Marc Okrand (; born July 3, 1948) is an American linguist. His professional work is in Native American languages, and he is well known as the creator of the Klingon language in the Star Trek science fiction franchise.

Linguistics
As a linguist, Okrand worked with Native American languages. He earned a bachelor's degree from the University of California, Santa Cruz in 1970.  His 1977 doctoral dissertation from the University of California, Berkeley, was on the grammar of Mutsun, an extinct Ohlone language formerly spoken in the coastal areas of north-central California. His dissertation was supervised by pioneering linguist Mary Haas. From 1975 to 1978, he taught undergraduate linguistics courses at the University of California, Santa Barbara, before taking a post-doctoral fellowship at the Smithsonian in Washington, D.C., in 1978. 

After that, Okrand took a job at the National Captioning Institute, where he worked on the first closed-captioning system for hearing-impaired television viewers. Until his retirement in 2013, Okrand served as one of the directors for Live Captioning at the National Captioning Institute and as President of the board of directors of WSC Avant Bard (formerly the Washington Shakespeare Company) in Arlington, Virginia, which planned to stage "an evening of Shakespeare in Klingon" in 2010.

Star Trek
While coordinating closed captioning for the Oscars award show in 1982, Okrand met the producer for the movie Star Trek II: The Wrath of Khan. His first work was dubbing in Vulcan language dialogue for Star Trek II: The Wrath of Khan, since the actors had already been filmed talking in English. He was then hired by Paramount Pictures to develop the Klingon language and coach the actors using it in Star Trek III: The Search for Spock, Star Trek V: The Final Frontier, Star Trek VI: The Undiscovered Country. He was later hired for the use of the Romulan and Vulcan languages in the Star Trek film in 2009. He also created Klingon dialogue for that movie, but those scenes were cut. He was involved in Star Trek Into Darkness, but only during post-production.

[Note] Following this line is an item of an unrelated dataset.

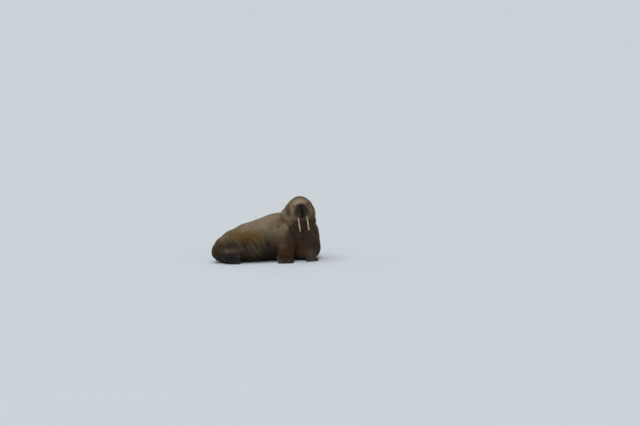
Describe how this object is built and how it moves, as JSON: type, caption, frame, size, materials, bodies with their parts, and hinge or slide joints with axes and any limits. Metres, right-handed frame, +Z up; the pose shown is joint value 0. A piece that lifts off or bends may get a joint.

Okrand is the author of three books about Klingon – The Klingon Dictionary (first published 1985, revised enlarged edition 1992), The Klingon Way (1996), and Klingon for the Galactic Traveler (1997) – as well as two audio courses: Conversational Klingon (1992) and Power Klingon (1993). He has also co-authored the libretto of an opera in the Klingon language: , debuting at The Hague in September 2010. He speaks Klingon, but notes that others have attained greater fluency.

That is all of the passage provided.